The basic idea is to give savers lottery tickets. The number of tickets depends on the size of the deposit. If your ticket is drawn, you can win a big cash prize and if you lose, you still have your savings and some interest too. True, current banking regulation prohibits lotteries but several credit unions are experimenting with the concept.
And, it appears to work.
The U.S. Saving Rate
One study indicates a lottery increases savings. People deposit more, play other lotteries less and consume less. George Mason economist Alex Tabarrok calls it a “crafty nudge.”
With the y-axis indicating the percentage of disposable income that households save (they spend the rest), you can see that the U.S. household projected saving rate for 2014 is low when compared to other countries.

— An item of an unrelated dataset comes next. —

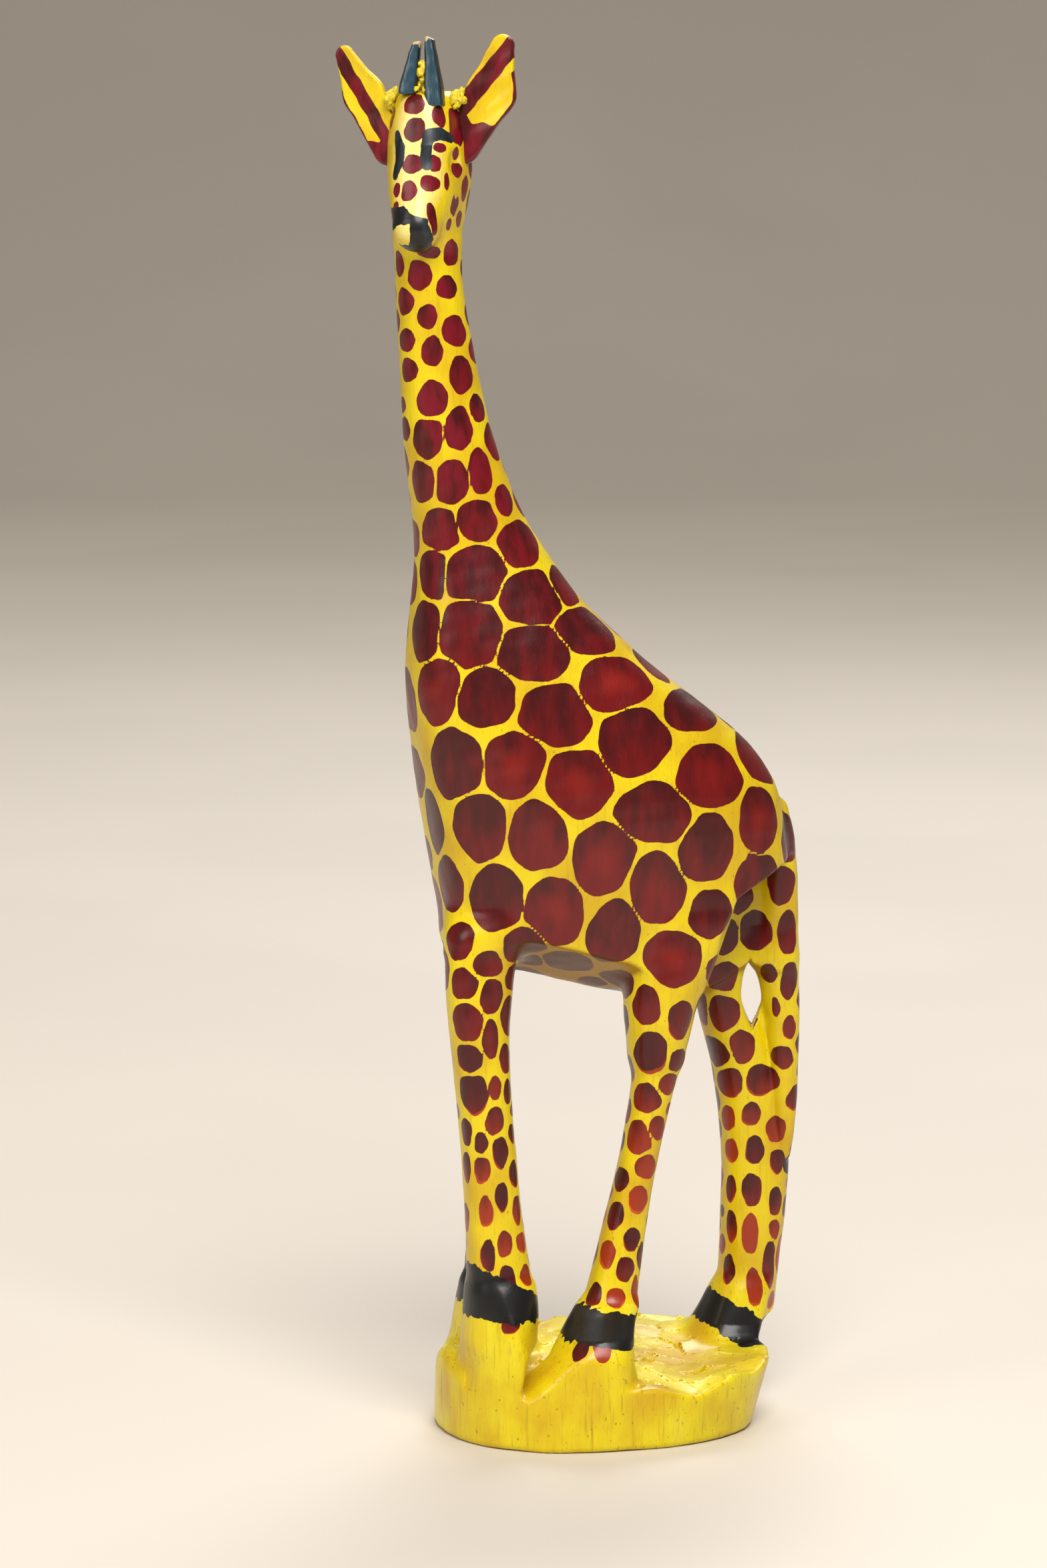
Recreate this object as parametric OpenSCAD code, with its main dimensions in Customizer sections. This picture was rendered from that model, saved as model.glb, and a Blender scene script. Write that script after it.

Also, our saving rate is low when compared to the past.
Defined as the difference between what we spend and what we set aside for the future, the U.S. personal saving rate (below) has declined.
On a personal level and nationally, saving matters. Personally, we need our savings for retirement, for large purchases, and for emergencies, On a national level, businesses borrow savings to invest in the land, labor and capital that fuel economic growth.
The Bottom Line and Savings Incentives
A Goldilocks level of saving–not too much, not too little, but just right–would be productive for the U.S. economy and individual households. Perhaps by placing a deposit lottery in our arsenal of incentives, we can move to the Goldilocks level that one economist suggests is between 5% and 8%.